College establishes Public Policy Fund

Caitlin Handerhan, executive director of the Public Policy Fund

Caitlin Handerhan, executive director of the Public Policy Fund

Credit: Penn State Behrend

The Public Policy Fund at Penn State Behrend launched with two days of programming that focused on the redevelopment of Detroit, where slow-roll bike clubs, public art projects, and greenway parks have transformed the city’s urban spaces.

“Detroit is a perfect case study,” said Caitlin Handerhan, executive director of the fund, which is based in the political science program. “Like Erie, it had a Twentieth Century manufacturing base. With that come the challenges of aging infrastructure and the need to adapt the urban environment for a younger population, which expects different things from a city.”

The two-day forum Handerhan coordinated in March—a photo display and discussion by Andrew Moore, whose art documents the deterioration of urban spaces; a presentation by the novelist and New York Times writer Reif Larsen; and a panel discussion about “the Twenty- First Century American city”—was a fitting introduction to the fund, which brings an interdisciplinary and research-driven approach to public policy recommendations.

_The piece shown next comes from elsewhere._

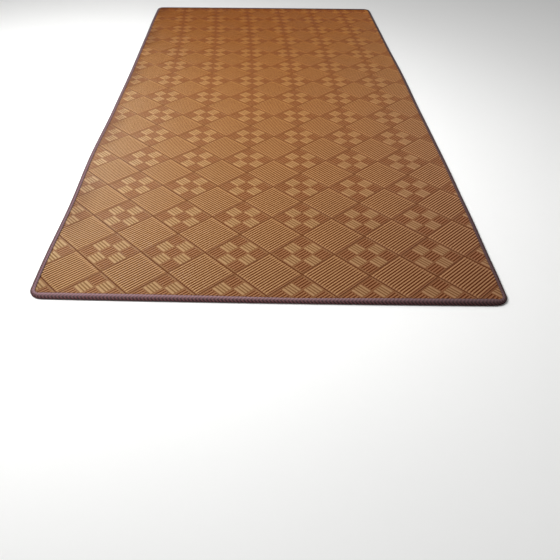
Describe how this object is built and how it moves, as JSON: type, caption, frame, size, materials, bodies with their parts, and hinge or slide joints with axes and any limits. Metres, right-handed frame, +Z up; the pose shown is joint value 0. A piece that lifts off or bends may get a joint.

“To be effective at solving problems in their communities, leaders need to use integrative approaches that draw on knowledge, insights, and experiences from a range of disciplines,” Handerhan said. “The Public Policy Fund is uniquely positioned to support that.”

The expertise of the college’s faculty members—including Dr. Lena Surzhko-Harned, assistant teaching professor of political science—will inform the fund’s work, which will address policy questions in the health care, security, energy, and economic development sectors. Experts at other Erie-area universities and at the Jefferson Educational Society, where Handerhan moderated a congressional campaign forum in April, also will have an opportunity to contribute: The fund will provide grants—as much as $1,000 for students or $2,000 for faculty members—for policy-driven research studies, which may be published in an online Public Policy Review.

That research can guide local decision-makers, including elected officials, to empirically-sound interdisciplinary solutions to the most pressing problems in Erie and similar Great Lakes and Ohio River Basin communities.